Pulmicort Flexhaler contains Budesonide, a glucocorticoid steroid that reduces the inflammation in your airways and helps you gain control over your asthma symptoms, such as coughing and wheezing as your airways become constricted. This is not a rescue inhaler and will not treat an asthma attack in progress so your doctor can prescribe a fast-acting drug to take should one occur. Pulmicort Flexhaler is prescribed for children aged 6 years to adult.

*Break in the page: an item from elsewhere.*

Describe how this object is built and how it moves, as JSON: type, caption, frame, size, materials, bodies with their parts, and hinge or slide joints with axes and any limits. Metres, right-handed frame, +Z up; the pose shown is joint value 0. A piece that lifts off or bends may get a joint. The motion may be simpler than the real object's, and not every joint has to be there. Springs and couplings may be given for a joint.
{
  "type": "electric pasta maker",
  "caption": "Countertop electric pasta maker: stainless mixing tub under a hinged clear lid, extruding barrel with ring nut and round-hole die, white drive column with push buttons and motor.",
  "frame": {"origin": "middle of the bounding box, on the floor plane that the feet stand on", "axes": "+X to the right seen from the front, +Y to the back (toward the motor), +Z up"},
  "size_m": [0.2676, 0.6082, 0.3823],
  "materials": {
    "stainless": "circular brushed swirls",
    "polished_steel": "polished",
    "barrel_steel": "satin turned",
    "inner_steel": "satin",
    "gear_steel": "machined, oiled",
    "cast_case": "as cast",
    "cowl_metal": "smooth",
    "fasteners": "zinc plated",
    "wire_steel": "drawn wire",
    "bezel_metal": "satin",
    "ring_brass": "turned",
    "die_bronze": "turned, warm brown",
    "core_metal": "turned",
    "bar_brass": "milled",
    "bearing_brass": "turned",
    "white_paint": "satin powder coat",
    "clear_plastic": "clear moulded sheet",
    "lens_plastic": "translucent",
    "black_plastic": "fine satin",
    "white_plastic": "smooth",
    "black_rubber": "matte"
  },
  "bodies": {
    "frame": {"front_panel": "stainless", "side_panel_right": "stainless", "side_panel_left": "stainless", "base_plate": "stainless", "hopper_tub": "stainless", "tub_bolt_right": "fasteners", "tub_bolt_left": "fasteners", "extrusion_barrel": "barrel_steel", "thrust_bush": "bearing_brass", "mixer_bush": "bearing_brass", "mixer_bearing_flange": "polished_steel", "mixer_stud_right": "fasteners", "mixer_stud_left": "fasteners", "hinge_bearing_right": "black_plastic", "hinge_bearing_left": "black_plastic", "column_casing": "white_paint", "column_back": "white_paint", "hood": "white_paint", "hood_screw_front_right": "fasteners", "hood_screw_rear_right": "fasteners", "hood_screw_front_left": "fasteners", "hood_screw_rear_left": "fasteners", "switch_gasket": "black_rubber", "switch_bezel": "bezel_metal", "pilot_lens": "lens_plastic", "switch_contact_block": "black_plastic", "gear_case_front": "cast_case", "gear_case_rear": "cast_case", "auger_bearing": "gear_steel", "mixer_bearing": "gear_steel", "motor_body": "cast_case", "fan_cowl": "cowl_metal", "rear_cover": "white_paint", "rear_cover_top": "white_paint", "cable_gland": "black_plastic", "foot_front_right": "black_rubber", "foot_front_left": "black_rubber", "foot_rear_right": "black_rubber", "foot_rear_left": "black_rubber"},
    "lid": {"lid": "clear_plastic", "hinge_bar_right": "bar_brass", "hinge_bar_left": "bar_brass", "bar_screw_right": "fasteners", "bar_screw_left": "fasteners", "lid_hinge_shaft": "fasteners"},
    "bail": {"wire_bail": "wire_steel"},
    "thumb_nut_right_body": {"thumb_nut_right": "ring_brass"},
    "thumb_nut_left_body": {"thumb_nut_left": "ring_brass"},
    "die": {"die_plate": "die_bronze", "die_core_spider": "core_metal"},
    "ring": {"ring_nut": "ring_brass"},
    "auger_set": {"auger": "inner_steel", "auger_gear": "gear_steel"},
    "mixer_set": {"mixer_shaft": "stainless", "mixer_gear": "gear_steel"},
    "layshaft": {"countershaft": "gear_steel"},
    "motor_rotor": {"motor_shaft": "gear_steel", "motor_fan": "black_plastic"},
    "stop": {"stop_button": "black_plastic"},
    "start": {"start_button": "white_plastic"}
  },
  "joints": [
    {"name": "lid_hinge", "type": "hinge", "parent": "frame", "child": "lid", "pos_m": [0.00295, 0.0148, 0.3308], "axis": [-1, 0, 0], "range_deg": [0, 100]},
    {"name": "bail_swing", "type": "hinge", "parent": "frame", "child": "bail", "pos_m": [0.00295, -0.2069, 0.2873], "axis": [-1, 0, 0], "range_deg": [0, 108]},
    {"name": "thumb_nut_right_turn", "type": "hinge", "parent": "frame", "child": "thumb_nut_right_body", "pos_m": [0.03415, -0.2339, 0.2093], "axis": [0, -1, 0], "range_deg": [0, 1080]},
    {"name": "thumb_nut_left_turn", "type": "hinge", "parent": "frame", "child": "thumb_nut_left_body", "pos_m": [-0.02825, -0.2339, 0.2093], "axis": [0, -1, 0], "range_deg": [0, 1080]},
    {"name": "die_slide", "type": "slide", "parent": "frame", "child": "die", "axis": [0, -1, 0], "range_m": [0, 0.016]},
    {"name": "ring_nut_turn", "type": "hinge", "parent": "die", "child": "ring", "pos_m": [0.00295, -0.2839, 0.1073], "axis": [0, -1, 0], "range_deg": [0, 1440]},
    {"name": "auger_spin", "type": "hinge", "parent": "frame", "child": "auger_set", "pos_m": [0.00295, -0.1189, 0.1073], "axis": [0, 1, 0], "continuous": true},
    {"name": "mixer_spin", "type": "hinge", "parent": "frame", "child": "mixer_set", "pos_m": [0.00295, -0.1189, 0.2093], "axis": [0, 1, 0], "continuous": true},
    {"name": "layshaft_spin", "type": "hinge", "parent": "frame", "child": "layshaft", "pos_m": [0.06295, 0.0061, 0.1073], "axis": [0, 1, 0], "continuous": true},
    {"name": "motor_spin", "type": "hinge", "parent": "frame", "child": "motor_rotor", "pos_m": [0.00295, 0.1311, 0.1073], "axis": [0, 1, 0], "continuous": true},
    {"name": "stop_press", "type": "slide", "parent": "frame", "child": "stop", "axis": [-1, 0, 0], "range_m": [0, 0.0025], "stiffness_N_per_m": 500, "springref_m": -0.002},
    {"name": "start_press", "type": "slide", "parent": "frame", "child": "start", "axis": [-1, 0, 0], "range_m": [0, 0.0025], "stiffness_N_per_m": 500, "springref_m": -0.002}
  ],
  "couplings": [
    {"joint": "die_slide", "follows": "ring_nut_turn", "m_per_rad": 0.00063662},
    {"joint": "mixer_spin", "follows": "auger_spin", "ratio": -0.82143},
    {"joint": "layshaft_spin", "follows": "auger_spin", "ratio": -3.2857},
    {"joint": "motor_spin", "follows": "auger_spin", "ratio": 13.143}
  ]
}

When inhaled as directed, Pulmicort Flexhaler delivers the active ingredient into your lungs. Budesonide then binds to receptor sites on body cells in order to prevent the release of chemicals in your body that cause inflammation as an immune response to your “triggers”, which allows your airways to open up. Triggers that can induce asthma attacks include pollen, dust, pet dander, perfumes, smoke, or environmental factors. Asthma attacks are reduced with regular use of Pulmicort Flexhaler and knowing what your triggers are.

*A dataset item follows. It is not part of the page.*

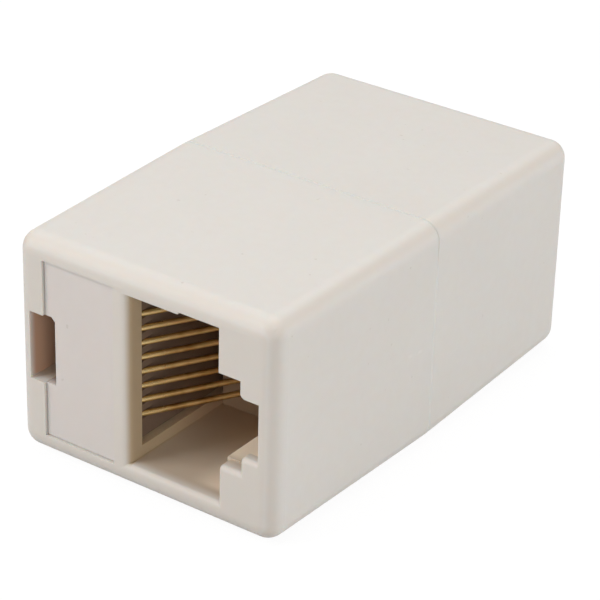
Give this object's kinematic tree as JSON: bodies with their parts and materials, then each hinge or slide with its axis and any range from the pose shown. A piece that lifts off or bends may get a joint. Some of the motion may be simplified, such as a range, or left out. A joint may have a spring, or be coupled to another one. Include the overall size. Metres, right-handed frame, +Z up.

When you are exposed to one of your triggers, your immune system believes there is a danger. To protect you, certain chemicals are produced and released by mast cells in order to contain the threat and start the healing process. Leukotrienes are the main chemical sent that causes the inflammation that narrows the muscles around your airways. When you take the Budesonide into your lungs, it inhibits this action so your airways stay open and allow you to breathe easier.

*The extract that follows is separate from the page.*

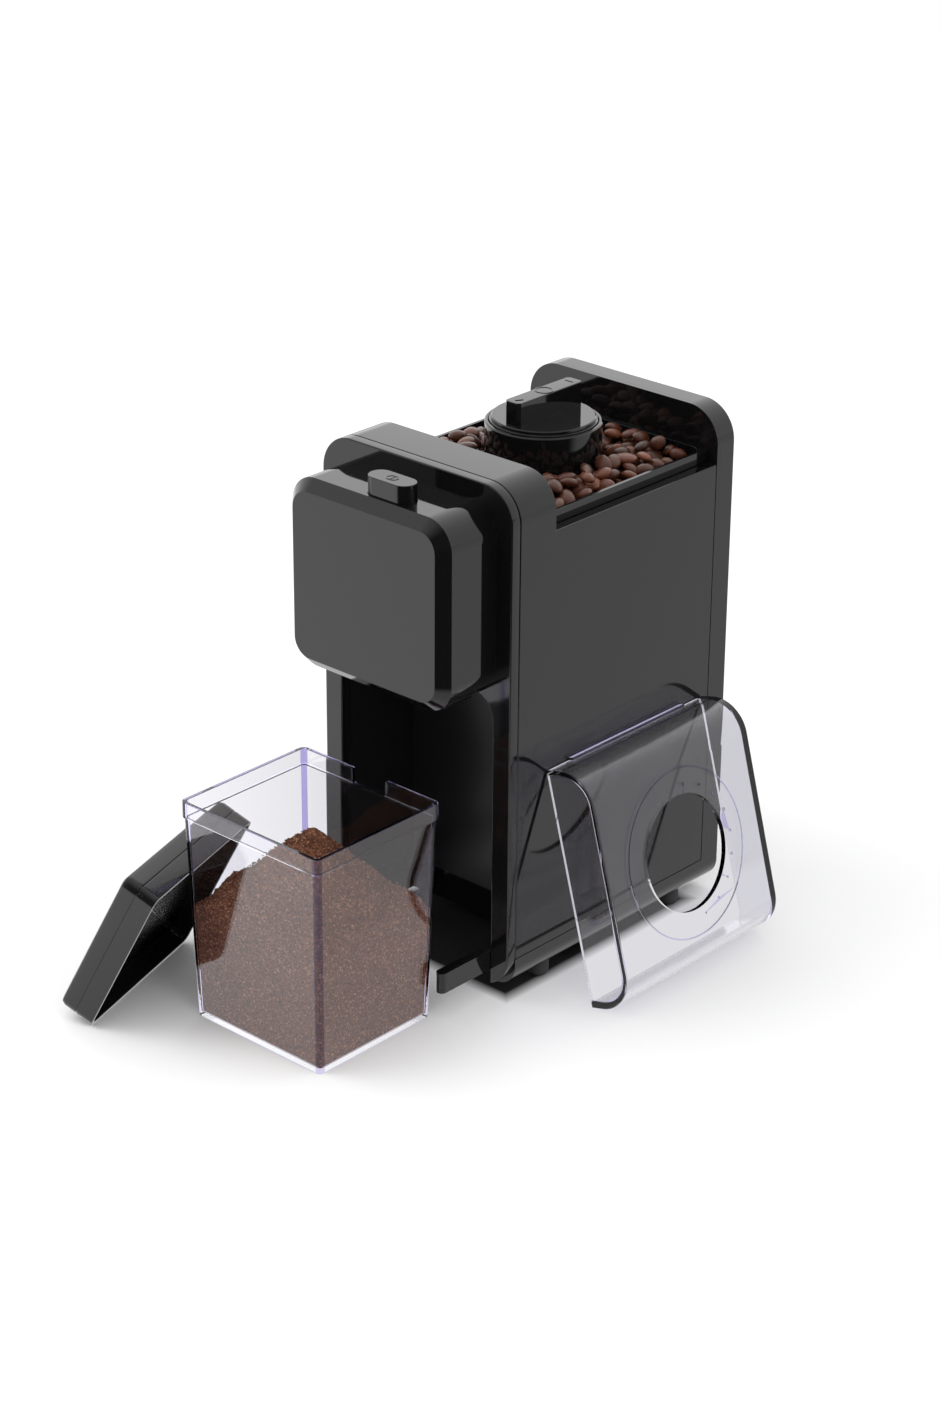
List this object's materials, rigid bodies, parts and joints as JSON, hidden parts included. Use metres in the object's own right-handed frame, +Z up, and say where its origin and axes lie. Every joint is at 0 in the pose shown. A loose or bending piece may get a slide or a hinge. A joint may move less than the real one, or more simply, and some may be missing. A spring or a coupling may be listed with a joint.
{
  "type": "burr coffee grinder",
  "caption": "Upright electric burr coffee grinder with a bean hopper, grind dial, start button and sliding grounds container; its clear hopper cover and container lid lean beside it.",
  "frame": {"origin": "centre of the whole layout's bounding box, on the table", "axes": "+Z up; the head and the container's opening face -Y; +Y is the grinder's back; the hopper cover leans on the +X side"},
  "size_m": [0.227, 0.3207, 0.2747],
  "materials": {
    "gloss_black": "polished black moulding",
    "satin_black": "fine-grained black moulding",
    "clear_plastic": "clear, slightly smoky moulding",
    "cast_aluminium": "as cast",
    "steel": "ground",
    "burr_steel": "hardened and ground",
    "iron": "laminations and ferrite",
    "copper": "bare copper and brass",
    "rubber": "moulded",
    "board": "lacquered board",
    "red_plastic": "moulded"
  },
  "bodies": {
    "housing": {"front_frame": "gloss_black", "housing_shell": "gloss_black", "rear_bulkhead": "gloss_black", "rear_cover": "gloss_black", "base_cover": "gloss_black", "container_bay": "satin_black", "container_rails": "gloss_black", "head_cover": "gloss_black", "hopper": "satin_black", "grounds_chute": "satin_black", "grinding_chamber": "cast_aluminium", "chamber_seal": "rubber", "motor_stand": "satin_black", "motor_can": "steel", "motor_magnets": "iron", "motor_lower_cap": "cast_aluminium", "motor_upper_cap": "cast_aluminium", "lower_bearing": "steel", "upper_bearing": "steel", "brush_holders": "copper", "motor_mounts": "rubber", "circuit_board": "board", "start_switch": "satin_black", "switch_bracket": "satin_black", "button_spring": "steel", "interlock_switch": "satin_black", "cable_inlet": "rubber", "rubber_feet": "rubber", "base_screws": "steel", "rear_screws": "steel", "chamber_screws": "steel"},
    "rotor": {"motor_shaft": "steel", "armature": "iron", "armature_winding": "copper", "commutator": "copper", "cooling_fan": "satin_black", "lower_burr_carrier": "steel", "lower_burr": "burr_steel", "burr_nut": "steel"},
    "dial_mount": {"dial_ring": "gloss_black"},
    "dial": {"grind_dial": "gloss_black", "dial_spindle": "steel"},
    "upper_burr_set": {"upper_burr_carrier": "satin_black", "upper_burr": "burr_steel", "burr_screws": "steel"},
    "button": {"start_button": "gloss_black"},
    "plunger": {"interlock_plunger": "red_plastic"},
    "container": {"container": "clear_plastic"},
    "lid": {"container_lid": "gloss_black"},
    "cover": {"hopper_cover": "clear_plastic"}
  },
  "joints": [
    {"name": "rotor_spin", "type": "hinge", "parent": "housing", "child": "rotor", "pos_m": [0.00275, 0.08664, 0.0284], "axis": [0, 0, 1], "continuous": true},
    {"name": "dial_mount_lift", "type": "slide", "parent": "housing", "child": "dial_mount", "axis": [0, 0, 1], "range_m": [0, 0.1]},
    {"name": "dial_turn", "type": "hinge", "parent": "dial_mount", "child": "dial", "pos_m": [0.00275, 0.08664, 0.26], "axis": [0, 0, 1], "range_deg": [0, 270]},
    {"name": "upper_burr_turn", "type": "hinge", "parent": "dial_mount", "child": "upper_burr_set", "pos_m": [0.00275, 0.08664, 0.1746], "axis": [0, 0, 1], "range_deg": [0, 270]},
    {"name": "button_press", "type": "slide", "parent": "housing", "child": "button", "axis": [0, 0, -1], "range_m": [0, 0.0025], "stiffness_N_per_m": 700, "springref_m": -0.002, "deforming": ["button_spring"]},
    {"name": "plunger_press", "type": "slide", "parent": "housing", "child": "plunger", "axis": [0, 1, 0], "range_m": [0, 0.0025], "stiffness_N_per_m": 300, "springref_m": -0.003},
    {"name": "container_slide", "type": "slide", "parent": "housing", "child": "container", "axis": [0, 1, 0], "range_m": [0, 0.07815]},
    {"name": "lid_lift", "type": "slide", "parent": "housing", "child": "lid", "axis": [0, 0, 1], "range_m": [0, 0.12]},
    {"name": "cover_lift", "type": "slide", "parent": "housing", "child": "cover", "axis": [0, 0, 1], "range_m": [0, 0.18]}
  ],
  "couplings": [
    {"joint": "upper_burr_turn", "follows": "dial_turn", "ratio": 1}
  ]
}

Some asthma attacks are exercise induced, which can trigger a child’s asthma while taking part in playground activities, or yourself when you jog or go to the gym. There is no cure for asthma, but Pulmicort Flexhaler can make it possible for you to enjoy doing the things that bring you pleasure without the worry of an asthma attack.
Tell your doctor about other Rx drugs and OTC medicine you are taking, including herbal remedies and vitamin supplements as any of these could increase the chance of a side effect from Pulmicort Flexhaler. Discuss your medical history to rule out any conditions you have that could interfere with using Pulmicort Flexhaler. If you are pregnant, may become pregnant, or are breast-feeding, ask your doctor if using Pulmicort Flexhaler is safe for your unborn or nursing baby.
Pulmicort Flexhaler should be used regularly to prevent asthma attacks, but it should not be used to treat a sudden asthma attack. Your doctor will prescribe a separate medication for this purpose. Never share Budesonide or other medications with anyone else.
For children as young as 1 year, your doctor can prescribe Pulmicort Respules as this is a better way for young ones to use a lightweight mask and breathe in the fine mist to help control their asthma as opposed to learning how to inhale through the Flexhaler.